Now, that does not prove that it is impossible to define addition of natural numbers in terms of successor. It only shows that the definition in second-order arithmetic does not go through unchanged.
One way to see that addition is not definable from successor is sketched in this answer by Alex Kruckman. The key point is that if we look at the first-order theory of the natural numbers with successor and a constant for 0, every formula in this language (with some free variables) is equivalent to a quantifier-free formula in the language (with the same free variables). A proof of that is given by Richard Kaye here.
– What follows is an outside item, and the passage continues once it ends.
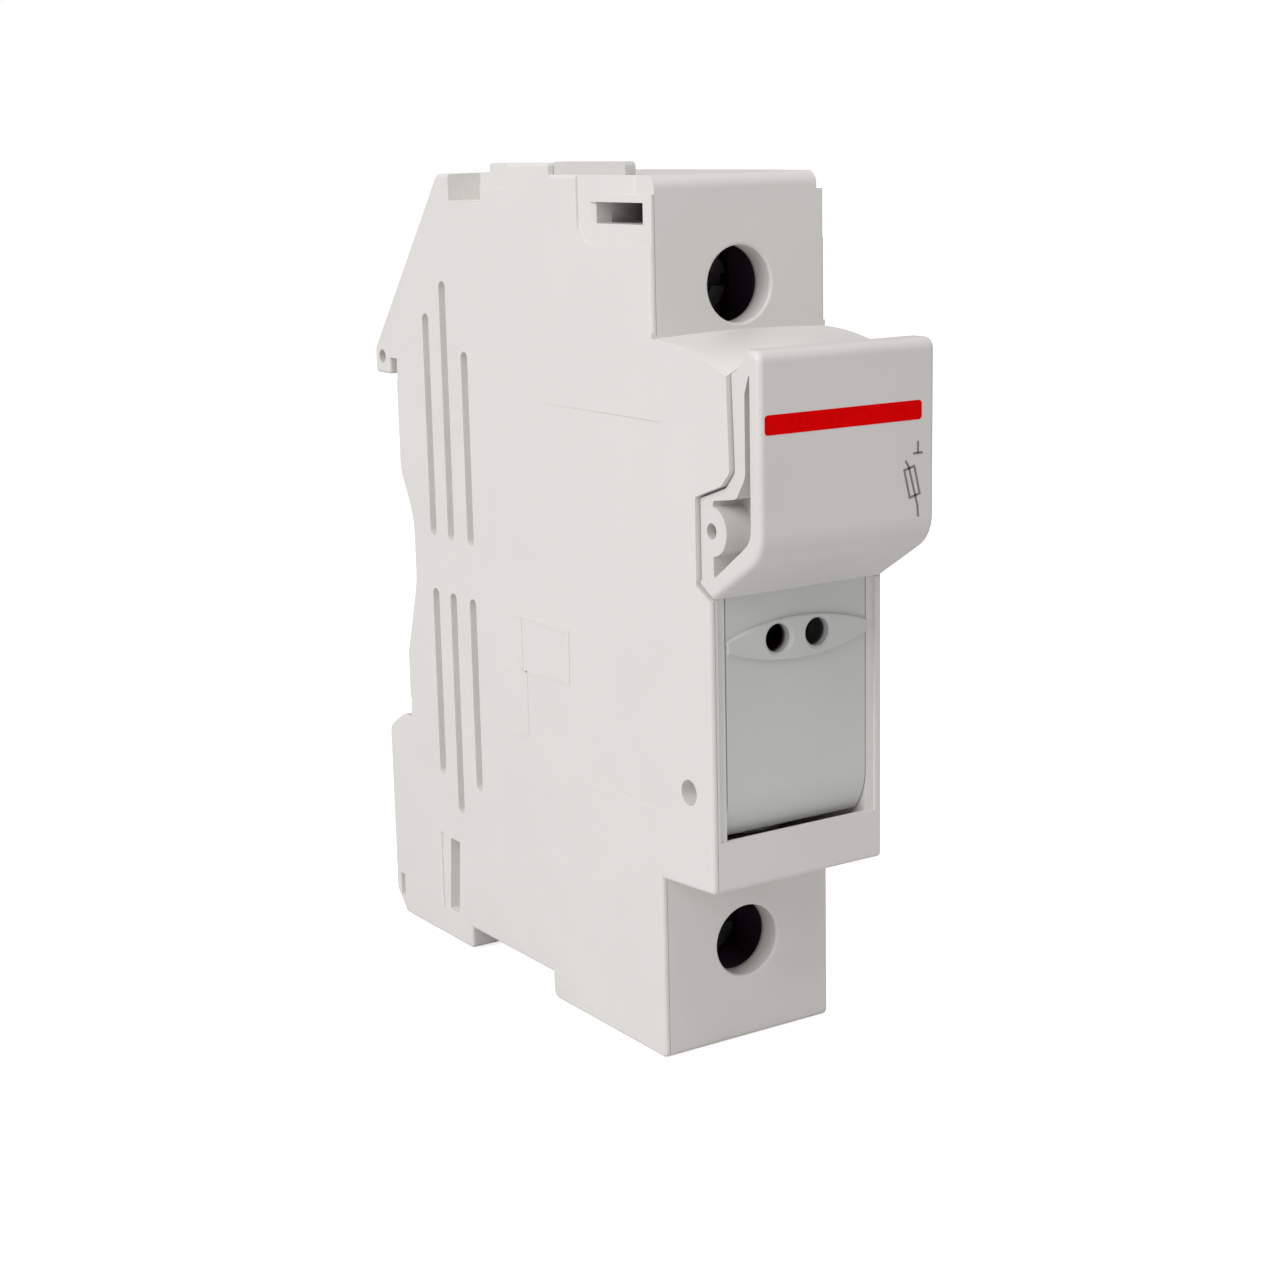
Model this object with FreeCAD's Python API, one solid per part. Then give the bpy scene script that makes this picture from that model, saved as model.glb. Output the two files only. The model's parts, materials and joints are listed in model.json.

So if addition was definable in that structure, it would be definable by a quantifier-free formula. But by analyzing the form of such a formula we can show that it cannot define addition.
Actually, more is known. Neither addition nor multiplication is definable from successor alone; multiplication is not definable from successor and addition; and addition is not definable from successor and multiplication. The theory of the natural numbers with multiplication and addition is undecidable, but the restriction to just addition is decidable, and the restriction with just multiplication is decidable.
Best Answer
In a precise sense, the answer is no. Namely, let $PA_{succ}$ be the set of PA-theorems in the language containing only the symbol for the successor function; then we can show:
In particular, this means that there is no first-order formula using only successor which PA proves defines a linear ordering.
Specifically, consider the structure (in the language of successor only) $\mathbb{N}+\mathbb{Z}+\mathbb{Z}$. This is a model of $PA_{succ}$ (this takes a bit of work, but isn't hard), but has no definable linear ordering: consider any automorphism swapping the two $\mathbb{Z}$-parts.
(A bit more thought also shows that there is no formula in the language of successor alone which defines a linear ordering in the standard model $\mathbb{N}$; the key ingredient is the proof that $PA_{succ}$ is complete. And in fact thinking along these lines ultimately shows that no model of $PA_{succ}$ has a definable linear ordering.)